If Nellie had had the strength to be furious, she would have been. She couldn’t be sure whether he thought she was one of the wicked or one of the weary, but it was clear he would not be sorry to hear of her death.
Then someone was lifting her onto a litter, and two men carried her out of the tent. They had trouble holding the litter steady, and the jostling movement sent such searing pain through her side that she passed out again.
ggg
22
Healing Interlude
Nellie awoke in a small room with whitewashed walls and a scrubbed pine floor partially covered by a woven rag rug. The furniture was also pine, plain but sturdy. The bed was draped in crisp white sheets, and on the table next to it stood a glass, a basin, and a pitcher of water. At the foot of the bed hung a small crucifix, with a withered palm branch tucked behind it. She was more comfortable than she had been in days, but she was also mystified. Have I died? she asked herself. Is this heaven or the foyer to hell? And whatever it is, how in the world did I get here?
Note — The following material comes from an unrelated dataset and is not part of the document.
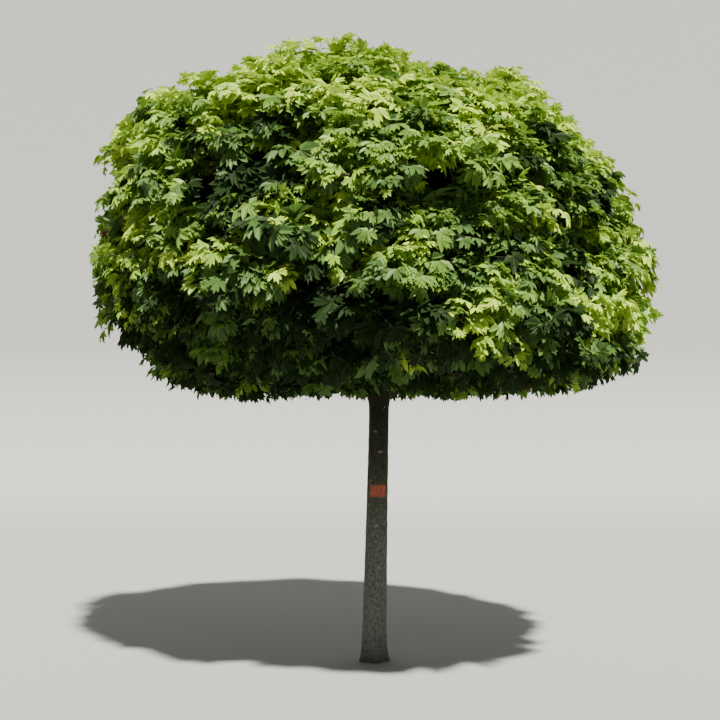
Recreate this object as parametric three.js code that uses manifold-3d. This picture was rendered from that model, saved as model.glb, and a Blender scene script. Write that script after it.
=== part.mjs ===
// A globe-headed Norway maple, grafted on top of a clear straight stem. Millimetres, +Z up.
// The origin is the middle of the flat cut under the trunk, at ground level, and the front faces -Y.
// Angles round the tree (turns) are counted from +X towards +Y, so the front is at 270 degrees.

import * as THREE from 'three';
import { mergeVertices } from 'three/addons/utils/BufferGeometryUtils.js';
import Module from 'manifold-3d';

const wasm = await Module();
wasm.setup();

// Whole tree
const TREE_HEIGHT = 4290;
const CROWN_SPREAD = 3990;
const CROWN_BASE = 1805; // the lowest leaf tips
const CROWN_WAIST = 2730; // the widest level
const CROWN_ROUNDNESS = { across: 2.3, above: 2.7, below: 4 }; // exponents, where 2 is an ellipse
const CROWN_SHIFT = -30; // sideways at the waist, along X
const CROWN_LEAN = -0.13; // sideways per unit of height, along X
// Where the outline swells or sinks, seen from the crown's middle: [turn, rise, amount]
const SWELLS = [
  [0, -38, 0.03],
  [0, 5, 0.03],
  [0, 38, -0.01],
  [0, 62, -0.03],
  [180, 62, -0.02],
  [180, 28, -0.01],
  [195, -45, 0.03],
  [270, 82, 0.02],
  [300, -25, 0.04],
];
const SWELL_SHARPNESS = 10;
// Dark hollows in the front: one high on the left, and one low under the middle tier
const HOLLOWS = [
  { centre: [-800, -1600, 3090], size: [380, 400, 120] },
  { centre: [-400, -1950, 2110], size: [760, 460, 240] },
];
const CLEARANCE = 0.3; // between pieces that meet face to face

// Trunk: its centre and radius at each height, from the ground to the rounded head over the graft
const TRUNK_CENTRES = [
  [0, 0, 0],
  [10, 4, 450],
  [22, -3, 950],
  [33, 2, 1450],
  [42, 0, 1950],
  [43, 0, 2060],
];
const TRUNK_RADII = [
  [0, 106],
  [40, 97],
  [110, 90],
  [250, 85],
  [900, 77],
  [1700, 70],
  [1800, 71],
  [1880, 84],
  [1960, 88],
  [2020, 78],
  [2060, 50],
];
const TRUNK_SIDES = 15;
const ROOT_FLARE = { ridges: 5, depth: 0.1, height: 130, turn: 0.6 };
const HEAD_HEIGHT = 1965; // where the boughs leave the trunk

// Limbs
const LEADER = { root: 34, tip: 13, sides: 6, steps: 4 };
const BOUGH = { root: 31, tip: 12, sides: 6, steps: 5 };
const SIDE_LIMB = { root: 18, tip: 9, sides: 5, steps: 4 };
const STEM_TAPER = 0.5;
const LIMB_SPREAD = 0.3; // how far a limb's end leans outward
const LIMB_BEND = 0.36; // a curve's handles, as a share of its length
const LIMB_TAPER = 0.8; // below 1 a limb thins fastest near its root
const BOUGH_SPRING = 55; // how steeply a bough leaves the head, in degrees
const BOUGH_OFFSET = 42; // how far from the head's middle it starts
const FORK_PULL = 1.5; // how strongly a side limb heads for its mass, against 1 along its bough

// Foliage: one top mass, and rings of masses round the crown. stem runs from the limb's tip to the mass's
// heart, arch lifts the limb's end, dome is the mass's reach from its heart, and sites are the places for
// sprays all round it, of which the open ones are used.
const TOP = {
  name: 'top',
  radius: 60,
  height: 3680,
  turn: 200,
  limb: 'leader',
  stem: 300,
  arch: 0.4,
  dome: { out: 760, side: 760, up: 640, down: 560 },
  sites: 16,
};
const RINGS = [
  {
    name: 'middle',
    count: 8,
    radius: 1400,
    height: 2870,
    turn: 10,
    limb: 'head',
    stem: 320,
    arch: 0.1,
    dome: { out: 720, side: 820, up: 640, down: 620 },
    sites: 16,
  },
  {
    name: 'lower',
    count: 8,
    radius: 1200,
    height: 2240,
    turn: -12.5,
    limb: 'fork',
    fork: 0.26,
    stem: 420,
    arch: -0.2,
    dome: { out: 900, side: 800, up: 640, down: 520 },
    sites: 20,
  },
  {
    name: 'upper',
    count: 6,
    radius: 1040,
    height: 3430,
    turn: 40,
    limb: 'fork',
    fork: 0.46,
    stem: 320,
    arch: 0.35,
    dome: { out: 840, side: 860, up: 720, down: 600 },
    sites: 18,
  },
];
const RING_JITTER = { turn: 6, radius: 50, height: 60 };
const DOME_SQUARENESS = 2.2;
const LONGEST_REACH = 1200;
const REACH_STEPS = 12; // halvings of the longest reach, to find where a way leaves a space
const SPACE_MARGIN = 6; // kept free on each side of the border between two masses
const CORE_SHARE = 0.89; // the dense inside of a mass, as a share of its reach
const CORE_BORDER_SHARE = 0.95; // and as a share of the way to a border
const CORE_LUMP = 0.12; // how much a part of its surface may sink, as a share
const CORE_BEHIND_TIP = 40; // the core starts this far beyond its limb's tip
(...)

As if in answer to her unspoken questions, a soft voice responded, “Ah, you are awake. How are you feeling?” From a hidden corner of the room came the rustling of skirts as a diminutive woman enshrouded in black came to stand by the bed. Her hair was tucked under a white wimple, then draped in a black veil. From her waist dangled a string of beads and a silver cross. A high white collar and cuffs set off the blackness of her habit. She laid a cool hand on Nellie’s brow.
“You’re a nun.”
“Yes, my child. I am Sister Mary Xavier. I’ve been sitting with you, waiting for you to wake up.”
“Where am I? Is this a hospital? A convent? I don’t understand.”
“It’s a bit of both, actually. This is the hospital wing of the Sisters of Charity of Our Lady Of Mercy Convent in Newport News. You don’t remember arriving here?”
“No, no. There has been some kind of dreadful mistake,” Nellie said. “I’m not a Catholic.”
“It doesn’t matter. You are ill and were brought to our doorstep. We take in anyone who needs our care, as Our Lord would have us do.”
“But I’m not even religious. And I’m a terrible sinner. Reverend Browne, our Presbyterian chaplain, said I would rot in Hell for my sins. He didn’t want anyone to help me. I can’t ask help of you, a good Catholic.”
“A Presbyterian minister told you that? Well, pooh! What does he know? Those Presbyterians can be a hard-nosed bunch. They’re good at preaching guilt, but they’ve not learned much about forgiveness.”
Nellie smiled despite herself. “But . . . but . . . .”
“Hush, child. I don’t believe for a moment you are a terrible sinner. But it doesn’t matter. An army colonel delivered you to us and asked if we could nurse you back to health. We agreed to do so, and that is the end of the matter.”
“An army colonel? Colonel Leasure?”
“Yes, I believe that was his name. Again, it doesn’t matter. We are here to nurse you back to health. When was the last time you had something to eat? You’re rail-thin.”
“I don’t remember. I don’t even know what day it is. I know I had a terrible pain, and then the doctors started giving me morphine every time I woke. I’d hear them talking about me. They kept saying I was a roof. I didn’t understand.” Nellie realized she was not making much sense, and hot tears threatened.